-- Supplied material --

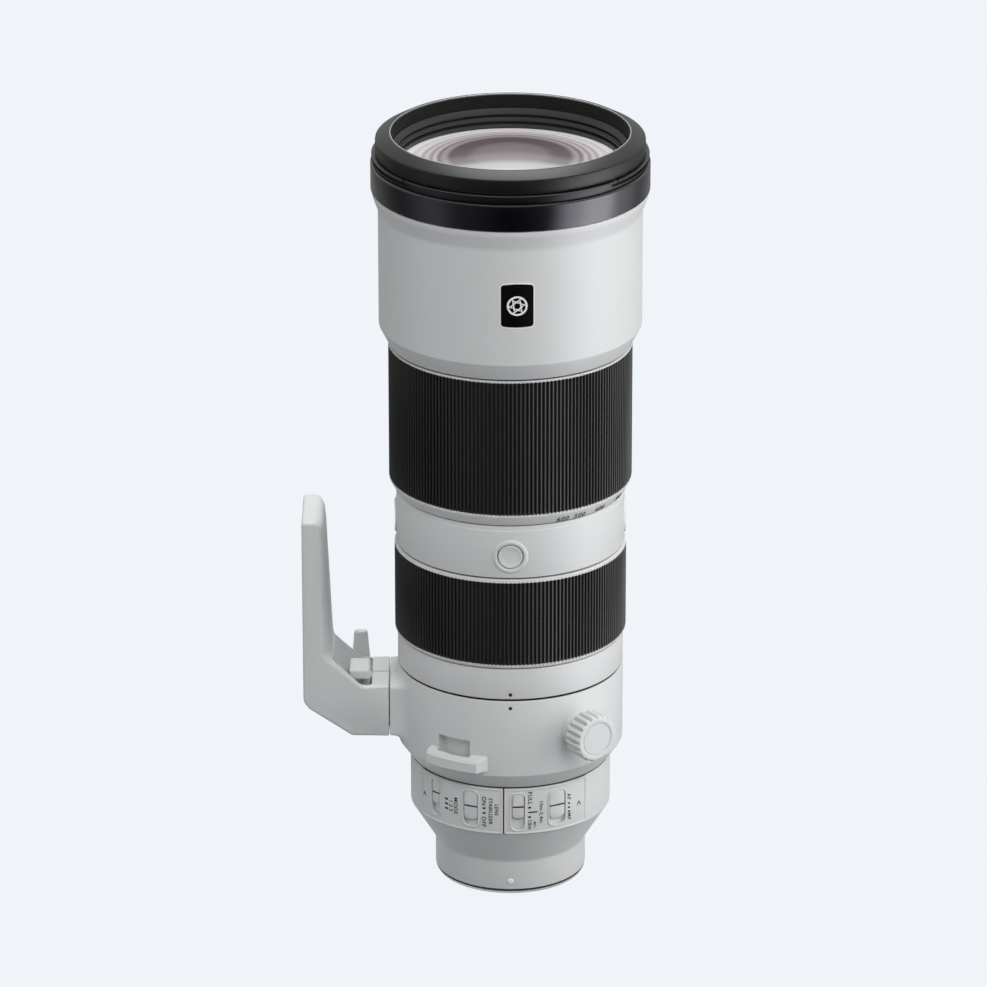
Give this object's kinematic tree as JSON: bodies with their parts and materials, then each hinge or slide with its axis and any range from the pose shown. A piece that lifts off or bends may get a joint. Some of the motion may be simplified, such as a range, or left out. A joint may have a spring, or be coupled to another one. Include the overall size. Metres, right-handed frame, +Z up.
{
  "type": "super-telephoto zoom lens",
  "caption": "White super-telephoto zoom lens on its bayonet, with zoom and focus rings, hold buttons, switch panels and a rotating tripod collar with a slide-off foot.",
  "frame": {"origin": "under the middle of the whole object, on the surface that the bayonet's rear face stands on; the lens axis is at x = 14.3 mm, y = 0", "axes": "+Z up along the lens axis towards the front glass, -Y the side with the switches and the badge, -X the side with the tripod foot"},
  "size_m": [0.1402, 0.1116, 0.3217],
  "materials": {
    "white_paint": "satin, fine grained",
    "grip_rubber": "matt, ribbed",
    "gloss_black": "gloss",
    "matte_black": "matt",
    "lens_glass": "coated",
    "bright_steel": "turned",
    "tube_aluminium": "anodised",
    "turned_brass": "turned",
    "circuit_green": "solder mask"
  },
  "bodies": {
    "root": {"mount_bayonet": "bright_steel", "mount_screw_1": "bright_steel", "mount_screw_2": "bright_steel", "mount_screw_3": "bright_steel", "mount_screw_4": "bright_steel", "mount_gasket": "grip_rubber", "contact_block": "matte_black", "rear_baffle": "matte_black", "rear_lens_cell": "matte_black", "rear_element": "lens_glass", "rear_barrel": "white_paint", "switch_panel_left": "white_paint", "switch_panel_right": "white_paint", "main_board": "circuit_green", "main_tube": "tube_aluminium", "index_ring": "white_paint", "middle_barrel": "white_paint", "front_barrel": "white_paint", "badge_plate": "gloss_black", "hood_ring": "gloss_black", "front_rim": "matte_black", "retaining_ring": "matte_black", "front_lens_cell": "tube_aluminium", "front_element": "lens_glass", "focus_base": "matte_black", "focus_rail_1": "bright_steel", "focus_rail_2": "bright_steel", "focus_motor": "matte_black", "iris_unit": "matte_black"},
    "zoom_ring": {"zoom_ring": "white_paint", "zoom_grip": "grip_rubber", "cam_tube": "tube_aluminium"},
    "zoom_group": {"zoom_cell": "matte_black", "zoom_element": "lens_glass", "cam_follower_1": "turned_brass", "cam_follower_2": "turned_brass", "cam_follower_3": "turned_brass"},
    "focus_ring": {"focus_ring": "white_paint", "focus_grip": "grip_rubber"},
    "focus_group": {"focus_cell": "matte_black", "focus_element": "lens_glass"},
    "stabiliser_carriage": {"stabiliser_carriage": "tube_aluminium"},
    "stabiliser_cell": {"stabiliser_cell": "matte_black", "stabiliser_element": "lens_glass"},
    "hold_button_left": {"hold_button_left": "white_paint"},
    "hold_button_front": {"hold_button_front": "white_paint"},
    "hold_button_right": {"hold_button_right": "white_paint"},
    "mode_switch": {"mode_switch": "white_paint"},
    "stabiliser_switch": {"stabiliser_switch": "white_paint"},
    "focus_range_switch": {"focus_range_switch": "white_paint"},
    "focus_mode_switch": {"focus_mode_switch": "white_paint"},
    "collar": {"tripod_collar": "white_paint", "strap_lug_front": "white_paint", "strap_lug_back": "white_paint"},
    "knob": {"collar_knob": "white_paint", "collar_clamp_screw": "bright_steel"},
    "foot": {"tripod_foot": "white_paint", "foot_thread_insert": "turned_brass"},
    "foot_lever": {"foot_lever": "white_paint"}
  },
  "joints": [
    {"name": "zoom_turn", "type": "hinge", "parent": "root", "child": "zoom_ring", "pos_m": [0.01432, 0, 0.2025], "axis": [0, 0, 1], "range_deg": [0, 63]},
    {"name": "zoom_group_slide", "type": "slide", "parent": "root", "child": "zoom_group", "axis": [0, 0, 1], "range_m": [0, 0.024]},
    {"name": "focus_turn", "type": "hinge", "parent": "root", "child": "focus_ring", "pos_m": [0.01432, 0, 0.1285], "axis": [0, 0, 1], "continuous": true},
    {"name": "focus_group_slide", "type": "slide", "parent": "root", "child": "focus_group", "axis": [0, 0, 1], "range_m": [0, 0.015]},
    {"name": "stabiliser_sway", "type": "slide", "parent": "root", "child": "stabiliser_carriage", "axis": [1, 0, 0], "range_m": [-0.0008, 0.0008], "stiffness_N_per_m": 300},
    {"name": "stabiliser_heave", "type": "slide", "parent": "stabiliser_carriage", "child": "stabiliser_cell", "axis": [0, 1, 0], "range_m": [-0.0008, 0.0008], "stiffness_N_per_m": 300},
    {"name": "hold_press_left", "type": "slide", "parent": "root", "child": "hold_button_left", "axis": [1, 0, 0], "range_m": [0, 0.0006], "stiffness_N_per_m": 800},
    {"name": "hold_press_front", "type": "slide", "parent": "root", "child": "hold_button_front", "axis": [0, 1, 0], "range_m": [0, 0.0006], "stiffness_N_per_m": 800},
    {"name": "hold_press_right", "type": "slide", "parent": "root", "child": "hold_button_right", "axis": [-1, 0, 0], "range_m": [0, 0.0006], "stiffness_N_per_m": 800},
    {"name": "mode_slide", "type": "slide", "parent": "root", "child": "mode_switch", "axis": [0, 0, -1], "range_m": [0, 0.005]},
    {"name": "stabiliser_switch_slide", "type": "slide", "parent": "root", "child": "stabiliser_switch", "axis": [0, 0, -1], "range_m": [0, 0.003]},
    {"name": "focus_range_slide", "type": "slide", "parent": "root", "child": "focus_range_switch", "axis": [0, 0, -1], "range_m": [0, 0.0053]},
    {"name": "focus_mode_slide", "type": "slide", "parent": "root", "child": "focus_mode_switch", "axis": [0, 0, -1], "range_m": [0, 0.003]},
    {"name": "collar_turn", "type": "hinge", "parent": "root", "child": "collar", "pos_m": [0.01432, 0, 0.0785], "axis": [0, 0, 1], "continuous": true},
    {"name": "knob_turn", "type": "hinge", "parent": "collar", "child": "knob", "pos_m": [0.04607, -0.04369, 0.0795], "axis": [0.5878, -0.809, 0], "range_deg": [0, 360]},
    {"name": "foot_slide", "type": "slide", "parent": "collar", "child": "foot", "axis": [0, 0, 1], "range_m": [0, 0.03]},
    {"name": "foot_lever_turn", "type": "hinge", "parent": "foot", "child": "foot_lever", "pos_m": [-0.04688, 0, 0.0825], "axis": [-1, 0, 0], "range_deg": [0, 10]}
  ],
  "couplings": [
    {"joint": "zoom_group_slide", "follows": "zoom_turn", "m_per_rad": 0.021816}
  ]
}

-- Stated problem --
Your task is to repeat the data exactly, with nothing left out.

-- Written solution --
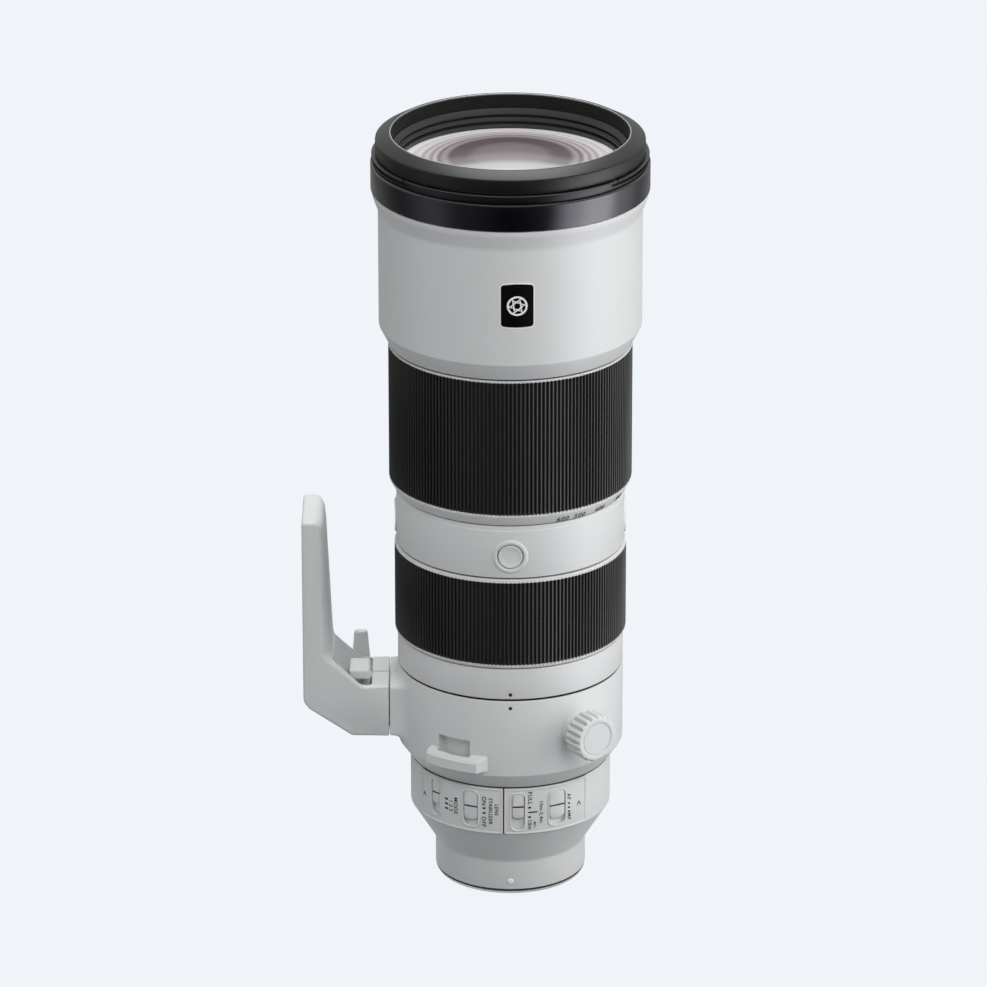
Give this object's kinematic tree as JSON: bodies with their parts and materials, then each hinge or slide with its axis and any range from the pose shown. A piece that lifts off or bends may get a joint. Some of the motion may be simplified, such as a range, or left out. A joint may have a spring, or be coupled to another one. Include the overall size. Metres, right-handed frame, +Z up.
{
  "type": "super-telephoto zoom lens",
  "caption": "White super-telephoto zoom lens on its bayonet, with zoom and focus rings, hold buttons, switch panels and a rotating tripod collar with a slide-off foot.",
  "frame": {"origin": "under the middle of the whole object, on the surface that the bayonet's rear face stands on; the lens axis is at x = 14.3 mm, y = 0", "axes": "+Z up along the lens axis towards the front glass, -Y the side with the switches and the badge, -X the side with the tripod foot"},
  "size_m": [0.1402, 0.1116, 0.3217],
  "materials": {
    "white_paint": "satin, fine grained",
    "grip_rubber": "matt, ribbed",
    "gloss_black": "gloss",
    "matte_black": "matt",
    "lens_glass": "coated",
    "bright_steel": "turned",
    "tube_aluminium": "anodised",
    "turned_brass": "turned",
    "circuit_green": "solder mask"
  },
  "bodies": {
    "root": {"mount_bayonet": "bright_steel", "mount_screw_1": "bright_steel", "mount_screw_2": "bright_steel", "mount_screw_3": "bright_steel", "mount_screw_4": "bright_steel", "mount_gasket": "grip_rubber", "contact_block": "matte_black", "rear_baffle": "matte_black", "rear_lens_cell": "matte_black", "rear_element": "lens_glass", "rear_barrel": "white_paint", "switch_panel_left": "white_paint", "switch_panel_right": "white_paint", "main_board": "circuit_green", "main_tube": "tube_aluminium", "index_ring": "white_paint", "middle_barrel": "white_paint", "front_barrel": "white_paint", "badge_plate": "gloss_black", "hood_ring": "gloss_black", "front_rim": "matte_black", "retaining_ring": "matte_black", "front_lens_cell": "tube_aluminium", "front_element": "lens_glass", "focus_base": "matte_black", "focus_rail_1": "bright_steel", "focus_rail_2": "bright_steel", "focus_motor": "matte_black", "iris_unit": "matte_black"},
    "zoom_ring": {"zoom_ring": "white_paint", "zoom_grip": "grip_rubber", "cam_tube": "tube_aluminium"},
    "zoom_group": {"zoom_cell": "matte_black", "zoom_element": "lens_glass", "cam_follower_1": "turned_brass", "cam_follower_2": "turned_brass", "cam_follower_3": "turned_brass"},
    "focus_ring": {"focus_ring": "white_paint", "focus_grip": "grip_rubber"},
    "focus_group": {"focus_cell": "matte_black", "focus_element": "lens_glass"},
    "stabiliser_carriage": {"stabiliser_carriage": "tube_aluminium"},
    "stabiliser_cell": {"stabiliser_cell": "matte_black", "stabiliser_element": "lens_glass"},
    "hold_button_left": {"hold_button_left": "white_paint"},
    "hold_button_front": {"hold_button_front": "white_paint"},
    "hold_button_right": {"hold_button_right": "white_paint"},
    "mode_switch": {"mode_switch": "white_paint"},
    "stabiliser_switch": {"stabiliser_switch": "white_paint"},
    "focus_range_switch": {"focus_range_switch": "white_paint"},
    "focus_mode_switch": {"focus_mode_switch": "white_paint"},
    "collar": {"tripod_collar": "white_paint", "strap_lug_front": "white_paint", "strap_lug_back": "white_paint"},
    "knob": {"collar_knob": "white_paint", "collar_clamp_screw": "bright_steel"},
    "foot": {"tripod_foot": "white_paint", "foot_thread_insert": "turned_brass"},
    "foot_lever": {"foot_lever": "white_paint"}
  },
  "joints": [
    {"name": "zoom_turn", "type": "hinge", "parent": "root", "child": "zoom_ring", "pos_m": [0.01432, 0, 0.2025], "axis": [0, 0, 1], "range_deg": [0, 63]},
    {"name": "zoom_group_slide", "type": "slide", "parent": "root", "child": "zoom_group", "axis": [0, 0, 1], "range_m": [0, 0.024]},
    {"name": "focus_turn", "type": "hinge", "parent": "root", "child": "focus_ring", "pos_m": [0.01432, 0, 0.1285], "axis": [0, 0, 1], "continuous": true},
    {"name": "focus_group_slide", "type": "slide", "parent": "root", "child": "focus_group", "axis": [0, 0, 1], "range_m": [0, 0.015]},
    {"name": "stabiliser_sway", "type": "slide", "parent": "root", "child": "stabiliser_carriage", "axis": [1, 0, 0], "range_m": [-0.0008, 0.0008], "stiffness_N_per_m": 300},
    {"name": "stabiliser_heave", "type": "slide", "parent": "stabiliser_carriage", "child": "stabiliser_cell", "axis": [0, 1, 0], "range_m": [-0.0008, 0.0008], "stiffness_N_per_m": 300},
    {"name": "hold_press_left", "type": "slide", "parent": "root", "child": "hold_button_left", "axis": [1, 0, 0], "range_m": [0, 0.0006], "stiffness_N_per_m": 800},
    {"name": "hold_press_front", "type": "slide", "parent": "root", "child": "hold_button_front", "axis": [0, 1, 0], "range_m": [0, 0.0006], "stiffness_N_per_m": 800},
    {"name": "hold_press_right", "type": "slide", "parent": "root", "child": "hold_button_right", "axis": [-1, 0, 0], "range_m": [0, 0.0006], "stiffness_N_per_m": 800},
    {"name": "mode_slide", "type": "slide", "parent": "root", "child": "mode_switch", "axis": [0, 0, -1], "range_m": [0, 0.005]},
    {"name": "stabiliser_switch_slide", "type": "slide", "parent": "root", "child": "stabiliser_switch", "axis": [0, 0, -1], "range_m": [0, 0.003]},
    {"name": "focus_range_slide", "type": "slide", "parent": "root", "child": "focus_range_switch", "axis": [0, 0, -1], "range_m": [0, 0.0053]},
    {"name": "focus_mode_slide", "type": "slide", "parent": "root", "child": "focus_mode_switch", "axis": [0, 0, -1], "range_m": [0, 0.003]},
    {"name": "collar_turn", "type": "hinge", "parent": "root", "child": "collar", "pos_m": [0.01432, 0, 0.0785], "axis": [0, 0, 1], "continuous": true},
    {"name": "knob_turn", "type": "hinge", "parent": "collar", "child": "knob", "pos_m": [0.04607, -0.04369, 0.0795], "axis": [0.5878, -0.809, 0], "range_deg": [0, 360]},
    {"name": "foot_slide", "type": "slide", "parent": "collar", "child": "foot", "axis": [0, 0, 1], "range_m": [0, 0.03]},
    {"name": "foot_lever_turn", "type": "hinge", "parent": "foot", "child": "foot_lever", "pos_m": [-0.04688, 0, 0.0825], "axis": [-1, 0, 0], "range_deg": [0, 10]}
  ],
  "couplings": [
    {"joint": "zoom_group_slide", "follows": "zoom_turn", "m_per_rad": 0.021816}
  ]
}